Copy the data below exactly.
-------- Provided information --------
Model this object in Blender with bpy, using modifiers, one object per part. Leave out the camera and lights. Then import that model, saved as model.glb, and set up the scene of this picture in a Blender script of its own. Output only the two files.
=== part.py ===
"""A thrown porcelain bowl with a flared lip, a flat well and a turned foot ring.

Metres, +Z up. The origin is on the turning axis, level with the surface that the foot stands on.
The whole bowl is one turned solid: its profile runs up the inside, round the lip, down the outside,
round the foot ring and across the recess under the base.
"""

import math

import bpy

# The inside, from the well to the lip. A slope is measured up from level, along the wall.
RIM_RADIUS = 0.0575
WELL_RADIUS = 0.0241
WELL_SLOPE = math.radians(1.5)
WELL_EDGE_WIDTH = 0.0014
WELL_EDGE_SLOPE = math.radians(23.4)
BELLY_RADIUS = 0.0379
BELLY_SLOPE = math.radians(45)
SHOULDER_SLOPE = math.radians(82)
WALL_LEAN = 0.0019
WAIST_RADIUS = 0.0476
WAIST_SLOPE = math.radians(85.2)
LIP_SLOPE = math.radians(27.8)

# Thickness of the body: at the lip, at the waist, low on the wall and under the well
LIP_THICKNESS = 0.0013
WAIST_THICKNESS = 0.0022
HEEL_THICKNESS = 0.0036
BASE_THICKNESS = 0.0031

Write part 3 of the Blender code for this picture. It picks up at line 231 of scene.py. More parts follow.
--------
Completed task:
Model this object in Blender with bpy, using modifiers, one object per part. Leave out the camera and lights. Then import that model, saved as model.glb, and set up the scene of this picture in a Blender script of its own. Output only the two files.
=== part.py ===
"""A thrown porcelain bowl with a flared lip, a flat well and a turned foot ring.

Metres, +Z up. The origin is on the turning axis, level with the surface that the foot stands on.
The whole bowl is one turned solid: its profile runs up the inside, round the lip, down the outside,
round the foot ring and across the recess under the base.
"""

import math

import bpy

# The inside, from the well to the lip. A slope is measured up from level, along the wall.
RIM_RADIUS = 0.0575
WELL_RADIUS = 0.0241
WELL_SLOPE = math.radians(1.5)
WELL_EDGE_WIDTH = 0.0014
WELL_EDGE_SLOPE = math.radians(23.4)
BELLY_RADIUS = 0.0379
BELLY_SLOPE = math.radians(45)
SHOULDER_SLOPE = math.radians(82)
WALL_LEAN = 0.0019
WAIST_RADIUS = 0.0476
WAIST_SLOPE = math.radians(85.2)
LIP_SLOPE = math.radians(27.8)

# Thickness of the body: at the lip, at the waist, low on the wall and under the well
LIP_THICKNESS = 0.0013
WAIST_THICKNESS = 0.0022
HEEL_THICKNESS = 0.0036
BASE_THICKNESS = 0.0031

Write part 3 of the Blender code for this picture. It picks up at line 231 of scene.py. More parts follow.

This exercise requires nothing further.